SUPPLIED MATERIAL ::
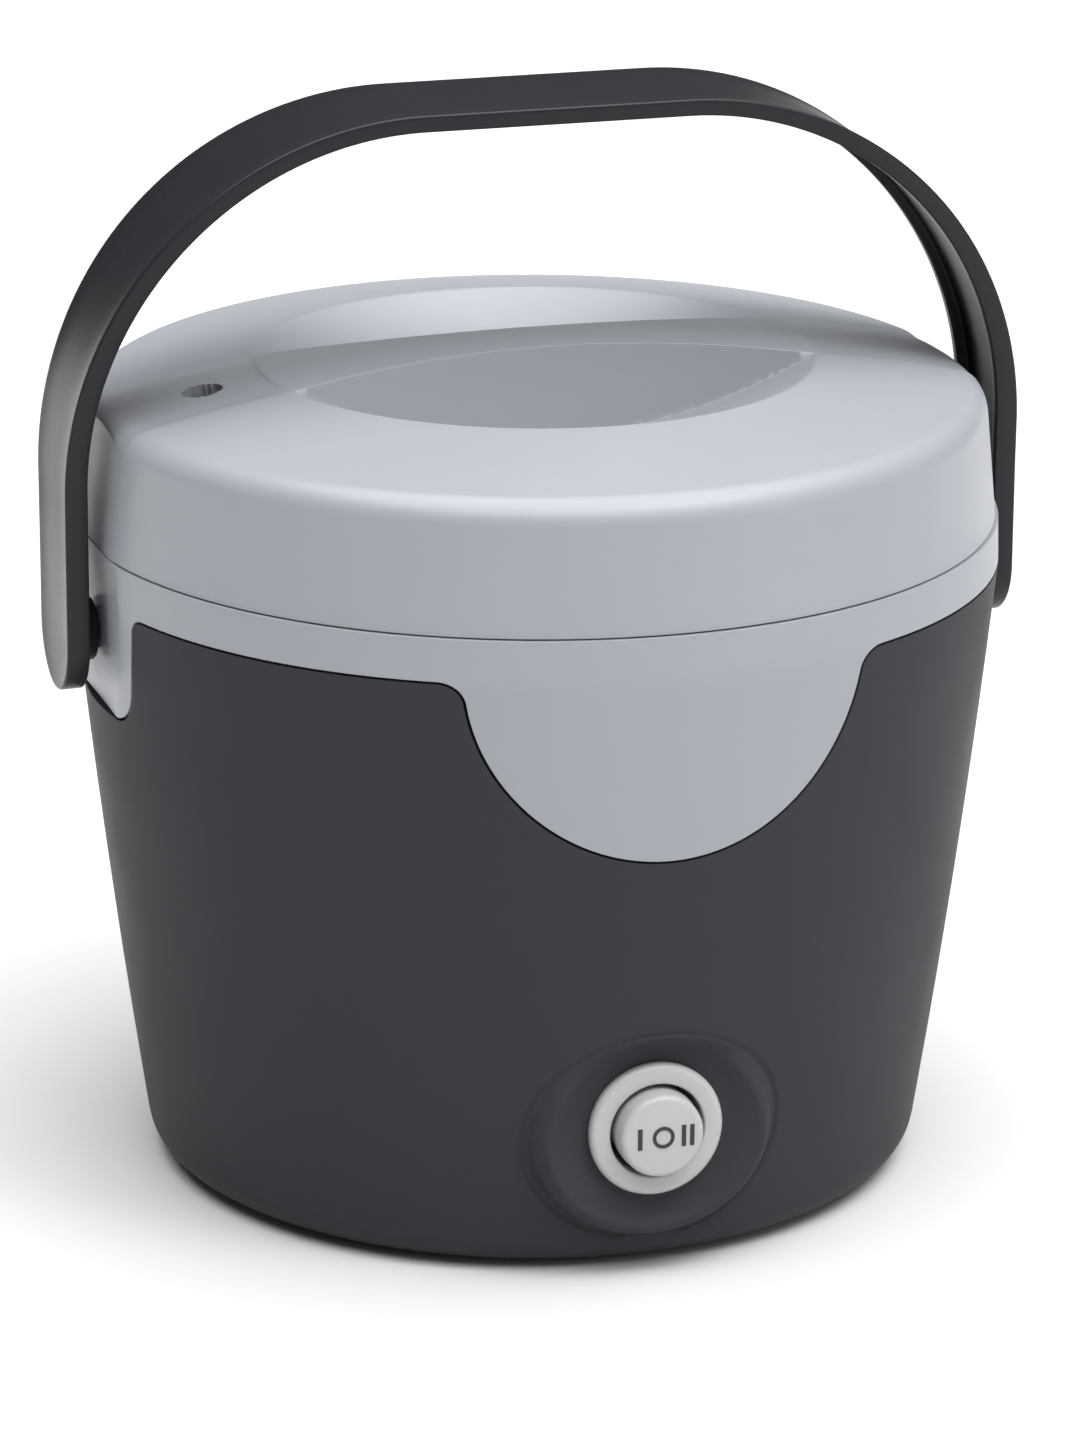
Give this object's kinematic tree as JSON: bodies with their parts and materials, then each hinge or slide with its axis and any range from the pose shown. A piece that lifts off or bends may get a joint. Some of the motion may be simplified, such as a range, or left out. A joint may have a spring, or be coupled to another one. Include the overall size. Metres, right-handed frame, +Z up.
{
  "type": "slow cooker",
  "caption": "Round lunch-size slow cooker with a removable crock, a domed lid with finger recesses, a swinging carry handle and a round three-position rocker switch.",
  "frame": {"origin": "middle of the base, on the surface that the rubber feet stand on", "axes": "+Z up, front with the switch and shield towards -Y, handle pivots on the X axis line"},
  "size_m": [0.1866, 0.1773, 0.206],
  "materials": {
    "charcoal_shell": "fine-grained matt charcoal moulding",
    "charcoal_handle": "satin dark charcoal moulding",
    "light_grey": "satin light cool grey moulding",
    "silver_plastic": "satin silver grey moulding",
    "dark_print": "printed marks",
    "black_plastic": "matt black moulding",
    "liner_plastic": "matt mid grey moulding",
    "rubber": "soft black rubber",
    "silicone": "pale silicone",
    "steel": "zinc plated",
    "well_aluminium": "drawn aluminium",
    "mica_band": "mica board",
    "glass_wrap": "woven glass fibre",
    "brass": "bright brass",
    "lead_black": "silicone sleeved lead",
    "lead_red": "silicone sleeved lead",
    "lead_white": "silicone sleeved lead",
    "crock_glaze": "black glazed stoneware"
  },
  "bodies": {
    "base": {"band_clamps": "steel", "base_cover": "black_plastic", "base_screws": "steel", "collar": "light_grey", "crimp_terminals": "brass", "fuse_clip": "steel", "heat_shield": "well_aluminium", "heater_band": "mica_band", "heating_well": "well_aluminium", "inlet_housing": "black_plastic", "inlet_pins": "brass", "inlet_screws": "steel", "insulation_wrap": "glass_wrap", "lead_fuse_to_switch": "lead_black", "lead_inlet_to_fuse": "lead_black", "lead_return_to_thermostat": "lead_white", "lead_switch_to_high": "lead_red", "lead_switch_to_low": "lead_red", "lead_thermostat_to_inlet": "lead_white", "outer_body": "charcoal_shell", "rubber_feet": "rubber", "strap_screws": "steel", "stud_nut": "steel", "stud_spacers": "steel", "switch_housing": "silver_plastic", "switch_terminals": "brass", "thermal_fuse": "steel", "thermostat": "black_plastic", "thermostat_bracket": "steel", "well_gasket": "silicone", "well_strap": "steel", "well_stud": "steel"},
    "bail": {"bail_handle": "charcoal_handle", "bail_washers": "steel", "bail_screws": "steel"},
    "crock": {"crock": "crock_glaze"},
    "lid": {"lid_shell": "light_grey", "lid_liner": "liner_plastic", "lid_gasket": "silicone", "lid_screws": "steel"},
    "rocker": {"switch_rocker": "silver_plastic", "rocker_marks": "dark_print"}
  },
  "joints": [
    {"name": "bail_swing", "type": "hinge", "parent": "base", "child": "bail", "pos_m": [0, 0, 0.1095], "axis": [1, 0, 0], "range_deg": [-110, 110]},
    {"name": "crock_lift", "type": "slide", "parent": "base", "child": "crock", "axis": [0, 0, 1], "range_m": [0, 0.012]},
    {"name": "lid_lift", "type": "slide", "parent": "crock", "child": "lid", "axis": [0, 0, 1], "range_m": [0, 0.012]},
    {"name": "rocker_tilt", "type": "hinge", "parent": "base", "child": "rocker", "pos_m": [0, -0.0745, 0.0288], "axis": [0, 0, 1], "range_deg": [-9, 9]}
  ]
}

PROBLEM DESCRIPTION :: Extract the data in full. Keep it word for word.

ANSWER IN FULL ::
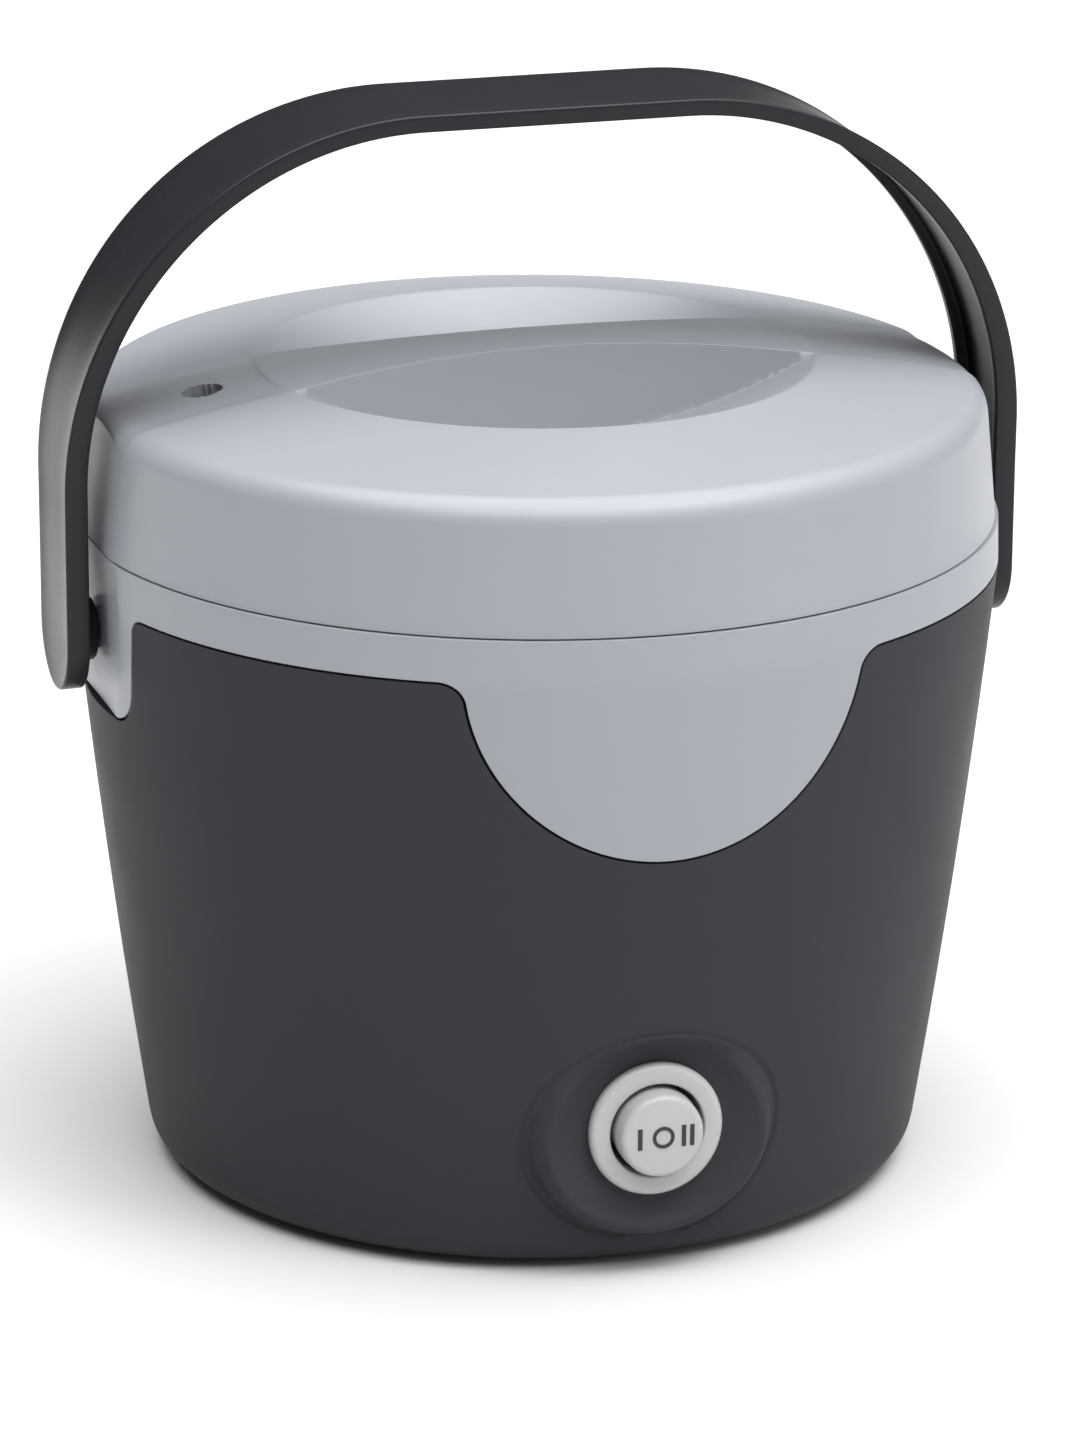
Give this object's kinematic tree as JSON: bodies with their parts and materials, then each hinge or slide with its axis and any range from the pose shown. A piece that lifts off or bends may get a joint. Some of the motion may be simplified, such as a range, or left out. A joint may have a spring, or be coupled to another one. Include the overall size. Metres, right-handed frame, +Z up.
{
  "type": "slow cooker",
  "caption": "Round lunch-size slow cooker with a removable crock, a domed lid with finger recesses, a swinging carry handle and a round three-position rocker switch.",
  "frame": {"origin": "middle of the base, on the surface that the rubber feet stand on", "axes": "+Z up, front with the switch and shield towards -Y, handle pivots on the X axis line"},
  "size_m": [0.1866, 0.1773, 0.206],
  "materials": {
    "charcoal_shell": "fine-grained matt charcoal moulding",
    "charcoal_handle": "satin dark charcoal moulding",
    "light_grey": "satin light cool grey moulding",
    "silver_plastic": "satin silver grey moulding",
    "dark_print": "printed marks",
    "black_plastic": "matt black moulding",
    "liner_plastic": "matt mid grey moulding",
    "rubber": "soft black rubber",
    "silicone": "pale silicone",
    "steel": "zinc plated",
    "well_aluminium": "drawn aluminium",
    "mica_band": "mica board",
    "glass_wrap": "woven glass fibre",
    "brass": "bright brass",
    "lead_black": "silicone sleeved lead",
    "lead_red": "silicone sleeved lead",
    "lead_white": "silicone sleeved lead",
    "crock_glaze": "black glazed stoneware"
  },
  "bodies": {
    "base": {"band_clamps": "steel", "base_cover": "black_plastic", "base_screws": "steel", "collar": "light_grey", "crimp_terminals": "brass", "fuse_clip": "steel", "heat_shield": "well_aluminium", "heater_band": "mica_band", "heating_well": "well_aluminium", "inlet_housing": "black_plastic", "inlet_pins": "brass", "inlet_screws": "steel", "insulation_wrap": "glass_wrap", "lead_fuse_to_switch": "lead_black", "lead_inlet_to_fuse": "lead_black", "lead_return_to_thermostat": "lead_white", "lead_switch_to_high": "lead_red", "lead_switch_to_low": "lead_red", "lead_thermostat_to_inlet": "lead_white", "outer_body": "charcoal_shell", "rubber_feet": "rubber", "strap_screws": "steel", "stud_nut": "steel", "stud_spacers": "steel", "switch_housing": "silver_plastic", "switch_terminals": "brass", "thermal_fuse": "steel", "thermostat": "black_plastic", "thermostat_bracket": "steel", "well_gasket": "silicone", "well_strap": "steel", "well_stud": "steel"},
    "bail": {"bail_handle": "charcoal_handle", "bail_washers": "steel", "bail_screws": "steel"},
    "crock": {"crock": "crock_glaze"},
    "lid": {"lid_shell": "light_grey", "lid_liner": "liner_plastic", "lid_gasket": "silicone", "lid_screws": "steel"},
    "rocker": {"switch_rocker": "silver_plastic", "rocker_marks": "dark_print"}
  },
  "joints": [
    {"name": "bail_swing", "type": "hinge", "parent": "base", "child": "bail", "pos_m": [0, 0, 0.1095], "axis": [1, 0, 0], "range_deg": [-110, 110]},
    {"name": "crock_lift", "type": "slide", "parent": "base", "child": "crock", "axis": [0, 0, 1], "range_m": [0, 0.012]},
    {"name": "lid_lift", "type": "slide", "parent": "crock", "child": "lid", "axis": [0, 0, 1], "range_m": [0, 0.012]},
    {"name": "rocker_tilt", "type": "hinge", "parent": "base", "child": "rocker", "pos_m": [0, -0.0745, 0.0288], "axis": [0, 0, 1], "range_deg": [-9, 9]}
  ]
}